We started off by having a graphic designer friend take a pass at the icon. We didn’t give too much direction, other than showing her the UI of the app and giving her a few napkin sketches of icon ideas. We liked where we ultimately ended up (the bottom right icon in the above image), but after sitting with it for a few weeks we thought we might be able to improve upon it. Additionally, we were worried the blue frame looked too much like a picture frame, which could potentially confuse the function of the app to someone browsing the App Store.
Tom and I liked the idea of trying to incorporate the lowercase “f” from the Glif and Frameographer logo, which also resembles the silhouette of the Glif itself. We took a pass trying different variations. I really liked the brown kraft paper version, as it matched the packaging for our physical products, but in practice it seemed too random and did not match the look and feel of the UI. We ultimately settled on the version in the bottom right corner, but again, after sitting with it for a few weeks, it didn’t feel right.
We decided to pull out the big guns, and hired Iconfactory to take a crack at it.
We intentionally did not show Iconfactory any of our past iterations, as one of the reasons for hiring them was to gain a fresh perspective. We gave them a beta version of the app to play around with, and they responded with the above concept sketches. We liked the new directions, but felt that the page flip metaphor spoke more to traditional, hand drawn animation, rather than photography based animation like stop motion and time-lapse. This was an important realization though, as it sparked a new direction of incorporating a camera lens.
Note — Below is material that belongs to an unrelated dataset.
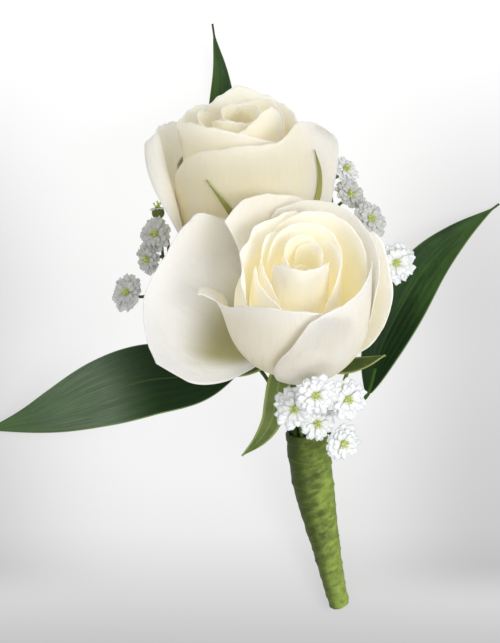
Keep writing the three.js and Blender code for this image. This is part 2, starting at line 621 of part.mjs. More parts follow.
addRose('front_rose', FRONT_HEAD, FRONT_PETALS, (frame) => calyx(frame, [
  freeSepal({ turn: 85, spine: [[2, -1.6], [7, -2.2], [12, -1], [16, 2], [19.2, 5.6]], width: 2.6 }),
  hangingSepal(frame, { line: [[9.9, -9.9, 24.6], [8.3, -12.8, 25.2], [7.5, -17, 23.4],
    [6.6, -21.4, 20.2], [4.2, -25.4, 17], [0.6, -28.8, 14.6]], halfWidth: 2.3, fold: 0.3 }),
  freeSepal({ turn: 150, spine: [[2, -1.6], [7, -2.2], [11, -0.8], [14.5, 2.4]], width: 2.4 }),
  freeSepal({ turn: 205, spine: [[2, -1.6], [7, -2], [11, -0.4], [14, 3]], width: 2.4 }),
  freeSepal({ turn: 280, spine: [[2, -1.6], [6, -4], [9, -6.5], [12, -8]], width: 2.4 }),
], [[10.1, -11.4, 22.6], [11.2, -16.5, 18.6], ...handlePlaces(IN_HANDLE.frontRose)],
FRONT_STEM_RADIUS));

addRose('back_rose', BACK_HEAD, BACK_PETALS, (frame) => calyx(frame, [
  layingSepal({ petal: BACK_PETALS[10],
    path: [[-0.05, 0.06], [-0.14, 0.35], [-0.24, 0.6], [-0.4, 0.8]], halfWidth: 1.3, rows: 8,
    extraLift: 0.12, footLift: 0.7 }),
  layingSepal({ petal: BACK_PETALS[10],
    path: [[0.2, 0.08], [0.44, 0.4], [0.52, 0.6], [0.56, 0.8]], halfWidth: 1.2, rows: 8,
    extraLift: 0.5 }),
  layingSepal({ petal: BACK_PETALS[12], path: [[0, 0.12], [0.05, 0.35], [0.05, 0.62]],
    halfWidth: 1.2, extraLift: 0.2, footLift: 3.4 }),
  layingSepal({ petal: BACK_PETALS[11], path: [[0.1, 0.12], [0.05, 0.35], [0, 0.62]],
    halfWidth: 1.2, extraLift: 0.2, footLift: 2.4 }),
  freeSepal({ turn: 235, spine: [[2, -1.8], [4, -3.2], [4.8, -7], [4.4, -11]], width: 2 }),
], [[3.9, 3.4, 8.4], [6.2, -6, 8.6], [9.6, -15.6, 10], ...handlePlaces(IN_HANDLE.backRose)],
BACK_STEM_RADIUS));

const LEAVES = {
  leaf_left: {
    blade: { line: [[0.6, -8.8, 14.2], [-3.8, -10.6, 15], [-9, -12.1, 15], [-18.8, -13.1, 13.5],
      [-28, -15.7, 10.5], [-38.3, -19.6, 6.5], [-45.5, -22, 3.2], [-55.7, -24.4, 0.3]],
    halfWidth: 7.6, fold: 0.16, roll: 6, wave: 0.3 },
    stalk: [[4.6, -8.6, 13.4], [8.4, -12.6, 13.6], [10.3, -17.2, 15.2],
      ...handlePlaces(IN_HANDLE.leafLeft)],
  },
  leaf_right: {
    blade: { line: [[26.9, -15.6, 13], [29.4, -7.2, 13.5], [33.2, 1.1, 12.5], [39, 10.4, 9.5],
      [45.8, 17.2, 5.8], [55.4, 24.2, 0.3]],
    halfWidth: 5.2, fold: 0.3, roll: -4, wave: 0.25 },
    stalk: [[24.6, -18, 13], [20.6, -19.6, 13.8], ...handlePlaces(IN_HANDLE.leafRight)],
  },
  leaf_top: {
    blade: { line: [[2.4, 6, 3.2], [0.4, 12.6, 1.4], [-1.4, 21, 0.24], [-2.6, 32, 0.24],
      [-3.5, 42, 0.9], [-4.1, 52.4, 3], [-5.2, 58.7, 4.6], [-5.7, 62.1, 5.6]],
    halfWidth: 4.7, fold: 0.04 },
    stalk: [[4.6, 0.6, 4.4], [8.6, -9.6, 6.6], [12, -18, 9.4], ...handlePlaces(IN_HANDLE.leafTop)],
  },
};

for (const [name, { blade, stalk }] of Object.entries(LEAVES)) {
  boutonniere.add(toMesh(name, pressedFlat(leafWithStalk(blade, stalk)), LEAF_COLOUR, 0.45));
}

const SPRAYS = {
  spray_front: {
    stem: [...handlePlaces(IN_HANDLE.sprayFront)].reverse(), fork: [13.8, -21.6, 20.5],
    florets: [
      { at: [15.1, -15.2, 48.6], facing: [0, -0.25, 1], radius: 3.9, spin: 0,
        via: [[14.4, -18.8, 30], [14.9, -18, 39]] },
      { at: [11.2, -18.2, 38.9], facing: [-0.25, -0.2, 1], radius: 4.2, spin: 25 },
      { at: [15.8, -21.2, 33], facing: [0.05, -0.35, 1], radius: 3.6, spin: 50 },
      { at: [21.6, -16.3, 38], facing: [0.4, -0.15, 1], radius: 3.9, spin: 10 },
      { at: [21.1, -25.6, 25.5], facing: [0.45, -0.35, 1], radius: 3.7, spin: 30 },
    ],
  },
  spray_left: {
    stem: [...handlePlaces(IN_HANDLE.sprayLeft)].reverse().concat([[7.9, -18.2, 11.9], [6.2, -13.6, 10.3],
      [1.8, -8.2, 9.6], [-8, -0.6, 9]]),
    fork: [-15.2, 5.6, 10.5],
    florets: [
      { at: [-17.3, 17.3, 14.6], facing: [-0.5, 0.25, 0.8], radius: 3.6, spin: 0 },
      { at: [-18.9, 12.2, 14], facing: [-0.7, -0.1, 0.7], radius: 3.2, spin: 30 },
      { at: [-23.3, 5.2, 12.6], facing: [-0.6, 0.2, 0.8], radius: 3.7, spin: 15 },
    ],
    buds: [{ at: [-17, 21.9, 11.4], radius: 1.35 }],
  },
  spray_right: {
    stem: [...handlePlaces(IN_HANDLE.sprayRight)].reverse().concat([[21.5, -14, 15.6]]),
    fork: [24.4, -2.4, 17],
    florets: [
      { at: [31.8, 11, 27.2], facing: [0.3, 0.1, 1], radius: 4.3, spin: 0 },
      { at: [26.8, 20, 23], facing: [0.55, 0.4, 0.75], radius: 3.8, spin: 20 },
      { at: [22.8, 25.2, 19.2], facing: [0.5, 0.5, 0.7], radius: 3.4, spin: 40 },
      { at: [21.9, 30.6, 15.2], facing: [0.6, 0.5, 0.6], radius: 3, spin: 10 },
    ],
  },
};

for (const [name, values] of Object.entries(SPRAYS)) {
  boutonniere.add(toMesh(name, spray(values), FLORET_COLOUR, 0.6));
}

boutonniere.add(toMesh('stem_tape', pressedFlat(tape()), TAPE_COLOUR, 0.7));

export default boutonniere;
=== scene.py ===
"""A boutonniere lying on its back: two cream spray roses, three leaves, white florets and tape.

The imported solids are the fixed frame. Every node is replaced by finer pieces that lie in the
same place. They are grown from their solid's measures, in millimetres, but a few petals and
sepals have measures of their own, which bring them nearer to the photo.
"""

import json
import logging
import math
from dataclasses import dataclass, replace
from enum import Enum
from typing import Callable, Iterable, Mapping, Sequence, Union

import bpy
import numpy as np
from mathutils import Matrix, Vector

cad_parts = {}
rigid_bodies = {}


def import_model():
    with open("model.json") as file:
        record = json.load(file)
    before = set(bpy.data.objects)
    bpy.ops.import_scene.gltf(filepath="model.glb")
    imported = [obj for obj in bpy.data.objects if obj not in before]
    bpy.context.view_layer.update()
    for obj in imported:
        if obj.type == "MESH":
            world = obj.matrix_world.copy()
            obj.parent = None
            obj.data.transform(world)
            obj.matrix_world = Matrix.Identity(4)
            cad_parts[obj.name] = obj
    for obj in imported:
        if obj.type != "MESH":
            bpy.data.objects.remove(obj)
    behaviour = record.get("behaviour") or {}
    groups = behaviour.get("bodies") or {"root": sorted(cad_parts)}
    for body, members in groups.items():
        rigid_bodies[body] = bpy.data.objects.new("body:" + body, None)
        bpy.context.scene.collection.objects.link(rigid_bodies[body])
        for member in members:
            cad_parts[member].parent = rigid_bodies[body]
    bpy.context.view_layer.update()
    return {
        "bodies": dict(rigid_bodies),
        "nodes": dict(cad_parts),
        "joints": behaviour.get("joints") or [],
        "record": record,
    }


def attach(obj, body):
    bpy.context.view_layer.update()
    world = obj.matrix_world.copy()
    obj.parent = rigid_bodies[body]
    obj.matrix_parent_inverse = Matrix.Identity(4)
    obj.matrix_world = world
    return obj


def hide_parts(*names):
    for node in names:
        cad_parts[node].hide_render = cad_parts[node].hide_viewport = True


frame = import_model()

LOG = logging.getLogger("boutonniere")
MM = 0.001
BODY = "root"
TINY = 1e-9

Points = np.ndarray
Share = Union[float, np.ndarray]
Colour = tuple[float, float, float]
Spot = tuple[float, float, float]
Path = tuple[Spot, ...]
FlatPath = tuple[tuple[float, float], ...]


# Curves.


def unit(vectors: Points) -> Points:
    """Returns the vectors at length one."""
    return vectors / np.maximum(np.linalg.norm(vectors, axis=-1, keepdims=True), TINY)


def lengthened(given: Points) -> Points:
    """Returns a row of values with one more before it and one after it, straight on."""
    return np.concatenate([[2 * given[0] - given[1]], given, [2 * given[-1] - given[-2]]])


def bend(low: Points, high: Points, start: Points, end: Points, share: Share) -> Points:
    """Returns places on the smooth curve between two points.

    Args:
        low: The point that it leaves.
        high: The point that it reaches.
        start: Its slope where it leaves.
        end: Its slope where it arrives.
        share: How far along the places are, from 0 to 1.

    Returns:
        The places.
    """
    return (
        (2 * low - 2 * high + start + end) * share**3
        + (3 * high - 3 * low - 2 * start - end) * share**2
        + start * share
        + low
    )


def profile(values: Sequence[float], place: Share) -> Points:
    """Reads a smooth profile given by values at even steps.

    Args:
        values: The profile's values from its first end to its last.
        place: Where to read it, from 0 to 1.

    Returns:
        The values there.
    """
    count = len(values) - 1
    scaled = np.clip(np.asarray(place, float), 0, 1) * count
    first = np.minimum(scaled.astype(int), count - 1)
    given = lengthened(np.array(values, float))
    a, b, c, d = (given[first + step] for step in range(4))
    return bend(b, c, (c - a) / 2, (d - b) / 2, scaled - first)


def ripple(across: Points, along: Points, seed: float) -> Points:
    """Returns a gentle, irregular swell over a blade.

    Args:
        across: Places from one edge, -1, to the other, 1.
        along: Places from the foot, 0, to the rim, 1.
        seed: What the swell starts from.

    Returns:
        Values between about -1 and 1.
    """
    return (
        0.45 * np.sin(3.1 * across + 1.7 * along + 2.3 * seed)
        + 0.3 * np.sin(5.3 * across - 3.9 * along + 4.1 * seed)
        + 0.25 * np.sin(8.7 * across + 6.1 * along - 1.9 * seed)
    )


def placed(points: Points, origin: Sequence[float], frame: Sequence[Points]) -> Points:
    """Moves points of a local frame into the frame of the bunch.

    Args:
        points: The points, by their distances in the three directions of the frame.
        origin: Where the frame starts.
        frame: Its three directions.

    Returns:
        The points in the bunch.
    """
    first, second, third = frame
    parts = points[..., 0:1] * first + points[..., 1:2] * second + points[..., 2:3] * third
    return np.array(origin) + parts


def circle(sides: int) -> Points:
    """Returns evenly spaced angles round a full turn."""
    return np.linspace(0, 2 * math.pi, sides, endpoint=False)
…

Although the use of a camera lens for a photography based app is somewhat overused, we felt it worked really well and at least hinted at the function of the app. We also really liked how Iconfactory incorporated the blue frame around the lens. After some back and forth, and tweaking of the details, we arrived at an icon we are very pleased with.
Onward and Upward
Hope you’ve enjoyed this peak behind the scenes. As with everything design related, it’s all about constant iteration until you get it right.